Dari proses peleburan, pencetakan, pemanggangan, penyeteman hingga finishing bisa kita saksikan secara keseluruhan di sini. Seluruh proses ini juga bisa dikembangkan menjadi obyek wisata tradisional, jika dimaksimalkan dengan baik oleh pemerintah desa maupun kabupaten Buleleng.
Di Desa Sawan, hanya terdapat 6 perajin gamelan yang masih bertahan hingga saat ini. Karena beberapa pemilik home industri gamelan rontok akibat kondisi ekonomi yang kurang stabil. Salah satu tempat pembuatan kerajinan gamelan (gong bali) yang masih bertahan hingga saat ini adalah Surya Nada.

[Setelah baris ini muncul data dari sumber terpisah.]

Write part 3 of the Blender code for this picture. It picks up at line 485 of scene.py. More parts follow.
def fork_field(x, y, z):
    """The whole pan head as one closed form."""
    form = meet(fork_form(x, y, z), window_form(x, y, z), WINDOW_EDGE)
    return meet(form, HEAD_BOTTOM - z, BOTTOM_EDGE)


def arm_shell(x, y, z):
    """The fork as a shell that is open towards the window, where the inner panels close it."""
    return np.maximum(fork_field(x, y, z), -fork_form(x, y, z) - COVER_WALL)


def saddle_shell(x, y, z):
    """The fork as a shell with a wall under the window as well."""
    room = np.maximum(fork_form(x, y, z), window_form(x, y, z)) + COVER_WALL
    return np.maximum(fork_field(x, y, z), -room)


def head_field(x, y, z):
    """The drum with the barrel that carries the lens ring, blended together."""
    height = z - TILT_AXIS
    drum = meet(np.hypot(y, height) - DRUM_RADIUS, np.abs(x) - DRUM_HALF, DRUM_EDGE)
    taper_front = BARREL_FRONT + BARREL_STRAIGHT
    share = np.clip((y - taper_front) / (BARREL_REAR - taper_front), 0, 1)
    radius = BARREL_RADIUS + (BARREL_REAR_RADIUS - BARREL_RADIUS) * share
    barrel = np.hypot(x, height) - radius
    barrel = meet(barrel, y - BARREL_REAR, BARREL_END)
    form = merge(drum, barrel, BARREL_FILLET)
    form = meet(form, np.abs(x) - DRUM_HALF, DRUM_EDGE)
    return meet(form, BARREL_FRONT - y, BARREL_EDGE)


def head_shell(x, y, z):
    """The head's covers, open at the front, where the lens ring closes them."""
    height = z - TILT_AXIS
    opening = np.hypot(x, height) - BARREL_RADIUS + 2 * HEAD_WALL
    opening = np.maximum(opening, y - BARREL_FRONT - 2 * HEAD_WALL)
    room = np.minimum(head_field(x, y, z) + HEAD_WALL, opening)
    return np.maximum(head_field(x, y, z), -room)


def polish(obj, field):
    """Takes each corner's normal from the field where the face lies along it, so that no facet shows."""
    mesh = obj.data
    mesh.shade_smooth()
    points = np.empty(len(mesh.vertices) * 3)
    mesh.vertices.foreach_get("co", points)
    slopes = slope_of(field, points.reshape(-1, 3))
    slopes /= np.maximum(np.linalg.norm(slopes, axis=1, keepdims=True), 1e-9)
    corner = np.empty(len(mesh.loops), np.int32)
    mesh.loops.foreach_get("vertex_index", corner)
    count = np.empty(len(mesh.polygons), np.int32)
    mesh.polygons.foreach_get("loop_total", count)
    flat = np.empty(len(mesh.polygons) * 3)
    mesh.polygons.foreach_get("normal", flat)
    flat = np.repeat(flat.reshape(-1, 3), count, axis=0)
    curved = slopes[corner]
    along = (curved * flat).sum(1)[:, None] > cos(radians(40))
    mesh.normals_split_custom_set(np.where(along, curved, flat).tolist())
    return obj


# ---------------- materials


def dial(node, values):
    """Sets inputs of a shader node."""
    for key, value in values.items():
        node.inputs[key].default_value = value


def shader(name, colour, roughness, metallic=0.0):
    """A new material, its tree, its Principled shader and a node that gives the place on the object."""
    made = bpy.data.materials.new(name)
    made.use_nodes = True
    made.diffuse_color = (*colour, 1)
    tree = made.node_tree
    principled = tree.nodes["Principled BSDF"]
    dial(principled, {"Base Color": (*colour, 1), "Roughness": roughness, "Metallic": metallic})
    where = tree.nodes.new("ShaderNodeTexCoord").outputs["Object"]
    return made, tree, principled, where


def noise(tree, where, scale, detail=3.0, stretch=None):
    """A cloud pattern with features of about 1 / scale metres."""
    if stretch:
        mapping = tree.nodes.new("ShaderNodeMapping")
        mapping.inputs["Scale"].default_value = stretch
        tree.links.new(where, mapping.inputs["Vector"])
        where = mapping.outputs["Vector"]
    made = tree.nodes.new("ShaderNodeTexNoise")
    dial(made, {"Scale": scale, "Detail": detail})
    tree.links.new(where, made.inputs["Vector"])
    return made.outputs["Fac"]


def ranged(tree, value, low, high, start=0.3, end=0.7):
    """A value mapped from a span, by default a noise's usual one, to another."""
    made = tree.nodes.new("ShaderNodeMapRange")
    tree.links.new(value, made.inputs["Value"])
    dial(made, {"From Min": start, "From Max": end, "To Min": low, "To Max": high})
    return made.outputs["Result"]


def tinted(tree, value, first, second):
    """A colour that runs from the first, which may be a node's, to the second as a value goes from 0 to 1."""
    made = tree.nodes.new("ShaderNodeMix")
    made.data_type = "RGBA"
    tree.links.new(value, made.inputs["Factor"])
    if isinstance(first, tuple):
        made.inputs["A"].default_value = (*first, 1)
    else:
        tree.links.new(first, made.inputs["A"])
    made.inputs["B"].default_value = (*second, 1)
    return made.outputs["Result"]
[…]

Bengkel gamelan Surya Nada milik Made Suanda sudah eksis sejak lama. Usaha kerajinan gamelan Bali sudah digelutinya dari turun temurun, dan keterampilan ini di dapatkan dari bapaknya yang juga dulunya perajin.
Saat ini mempekerjakan 8 orang pekerja di bengkel gamelannya, setiap orang sudah mempunyai keterampilan masing-masing. Gamelan adalah produk yang awet, tentu harga seperangkat gamelan lengkap itu ditawarkan dengan harga yang cukup mahal, tergantung dari jenis bahan yang digunakan.

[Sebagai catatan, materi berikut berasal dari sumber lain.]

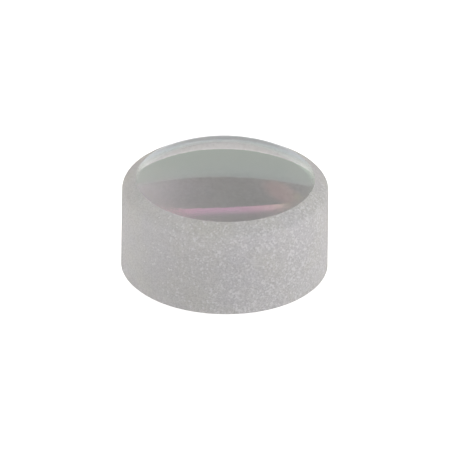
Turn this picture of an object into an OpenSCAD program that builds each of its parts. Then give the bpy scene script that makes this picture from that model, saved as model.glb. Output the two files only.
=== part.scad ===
// Plano-convex lens: one piece of optical glass with a flat face and a domed face.
// The flat face lies on the XY plane with the origin at its centre, and the optical
// axis runs up along +Z through the top of the dome.

/* [Glass blank] */
// Diameter of the ground edge
lens_d = 3.0; // [2:0.1:4.4]
// Thickness on the optical axis, from the flat face to the top of the dome
centre_t = 1.82; // [1.2:0.01:4]

/* [Domed face] */
// Radius of curvature of the polished dome
dome_r = 2.4; // [1.6:0.05:8]

/* [Bevels] */
// Width of the ground bevel round the dome, measured along the radius
dome_bevel_w = 0.20; // [0.1:0.01:0.4]
// Slope of that bevel above the flat face, in degrees
dome_bevel_angle = 34; // [32:1:60]
// Radius that rolls the bevel over into the edge
shoulder_r = 0.10; // [0.02:0.01:0.15]
// Width of the fine 45 degree bevel round the flat face
flat_bevel_w = 0.03; // [0.01:0.005:0.1]

/* [Hidden] */
$fn = 180;

edge_r = lens_d / 2;

// The dome is polished out to polish_r, where the bevel cuts it off.
polish_r = edge_r - dome_bevel_w;
dome_centre_z = centre_t - dome_r;
bevel_top_z = dome_centre_z + sqrt(pow(dome_r, 2) - pow(polish_r, 2));

// Where the bevel and the edge would meet if the shoulder were left sharp.
corner = [edge_r, bevel_top_z - dome_bevel_w * tan(dome_bevel_angle)];

// The shoulder arc stands this hair proud of true tangency, so that it always
// crosses the edge and the bevel instead of only touching them.
arc_overlap = 0.0002;
arc_inset = shoulder_r - arc_overlap;
shoulder_centre = corner - arc_inset * [1, tan((90 - dome_bevel_angle) / 2)];

// Half section of the blank after edging and bevelling, still with a flat top.
module blank_section() {
    polygon([
        [0, 0],
        [edge_r - flat_bevel_w, 0],
        [edge_r, flat_bevel_w],
        corner,
        [polish_r, bevel_top_z],
        [polish_r, centre_t],
        [0, centre_t]
    ]);
}

// Everything under the spherical surface, in the same section.
module dome_section() {
    translate([0, dome_centre_z]) circle(r = dome_r);
}

// The sharp corner outside the shoulder arc: a kite spanned by the two square
// lines from the arc's centre to the edge and to the bevel, less the arc itself.
module shoulder_waste() {
    reach = 2 * shoulder_r;
    translate(shoulder_centre)
    difference() {
        polygon([
            [0, 0],
            [reach, 0],
            [reach, reach * tan((90 - dome_bevel_angle) / 2)],
            reach * [sin(dome_bevel_angle), cos(dome_bevel_angle)]
        ]);
        circle(r = shoulder_r);
    }
}

// The whole lens, turned about its optical axis.
module lens() {
    color([0.74, 0.78, 0.76, 0.6])
    rotate_extrude()
    difference() {
        intersection() {
            blank_section();
            dome_section();
        }
        shoulder_waste();
    }
}

lens();
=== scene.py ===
"""Looks for the plano-convex lens: polished coated faces, fine-ground edge and bevels.

One turned mesh stands for the CAD solid "lens". Its section repeats the sizes of part.scad,
in metres, and carries three finishes: coated dome, coated flat face and ground glass.
The studio round it is a world of radiance by direction, fitted to the photograph's reflections.
"""

import math

import bmesh
import bpy
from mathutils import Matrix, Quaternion, Vector


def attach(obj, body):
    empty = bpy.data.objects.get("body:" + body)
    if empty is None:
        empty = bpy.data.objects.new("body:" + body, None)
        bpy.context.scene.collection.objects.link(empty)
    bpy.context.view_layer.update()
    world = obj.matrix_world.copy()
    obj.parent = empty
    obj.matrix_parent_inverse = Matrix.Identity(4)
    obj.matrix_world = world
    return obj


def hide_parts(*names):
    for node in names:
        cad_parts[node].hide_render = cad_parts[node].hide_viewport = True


MM = 0.001
IMAGE_SIDE = 449  # the photograph's width and height in pixels

# Sizes of part.scad
LENS_D = 3.0 * MM
CENTRE_T = 1.82 * MM
DOME_R = 2.4 * MM
DOME_BEVEL_W = 0.20 * MM
DOME_BEVEL_ANGLE = math.radians(34)
SHOULDER_R = 0.10 * MM
FLAT_BEVEL_W = 0.03 * MM

# Fineness of the turned mesh
SEGMENTS = 288  # round the axis
DOME_RINGS = 56
SHOULDER_RINGS = 8
WALL_RINGS = 14
FLAT_RINGS = 10
MIN_CREASE = math.radians(15)  # edges sharper than this keep their crease
ON_AXIS = 1e-9  # metres: a point of the section nearer than this is a single vertex

# Optics. The index was fitted together with DOME_R, to where the flat face's rim shows through
# the dome, and the film to the colours of the dome. Neither is a real recipe.
GLASS_IOR = 1.43
COATING_IOR = 1.32
COATING_NM = 540.0  # film thickness that reflects magenta steeply and green at a slant

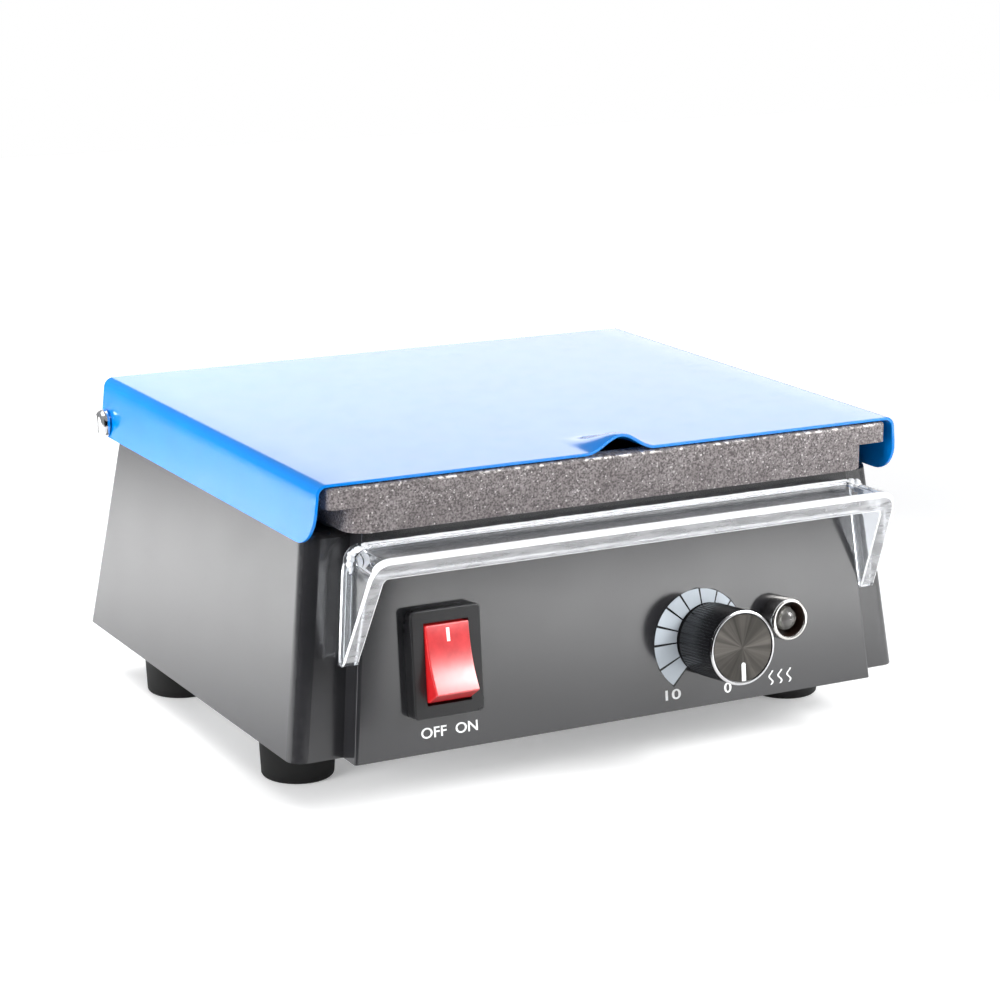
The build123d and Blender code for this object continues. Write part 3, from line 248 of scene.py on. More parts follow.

“Usaha ini merupakan warisan turun temurun melanjutkan usaha orangtua, dimulai ketika berusia 18 tahun ikut bekerja membantu membuat gamelan, saat ini memperkerjakan 8 orang karyawan dan sudah memahami tugas masing-masing, Ada yang bertugas memotong besi, ada yang mengelas, menggerinda, ada spesialis perunggu, ukiran kayu, tukang cat, tukang gendang, dan lainnya. Mengenai harga, satu set gamelan harganya beragam tergantung jenis bahan bakunya. Untuk bahan perunggu misalnya, mencapai Rp. 350 juta sedangkan besi lebih murah yaitu sekitar Rp.100 juta. Ada gong angklung, gong pacek khas Bali utara dan juga gong gantung. Pesanan datang bukan hanya dari Bali bahkan dari Kupang, Nusa Tenggara Timur,” ungkapnya.
Ketebatasan modal menjadi kendala yang menyebabkan banyak pengerajin gamelan di Desa Sawan akhirnya gulung tikar, memilih mundur dan kembali menggarap sawah dan hal ini biasanya dialami oleh para perajin yang bermodal kecil.
“Home industri yang kami kelola saat ini tetap harus dilanjutkan. Bukan karena alasan ekonomi semata,sebab gamelan itu merupakan sebuah Taksu, Warisan Budaya dan kami wajib melestarikannya.”, tegas Made Suanda.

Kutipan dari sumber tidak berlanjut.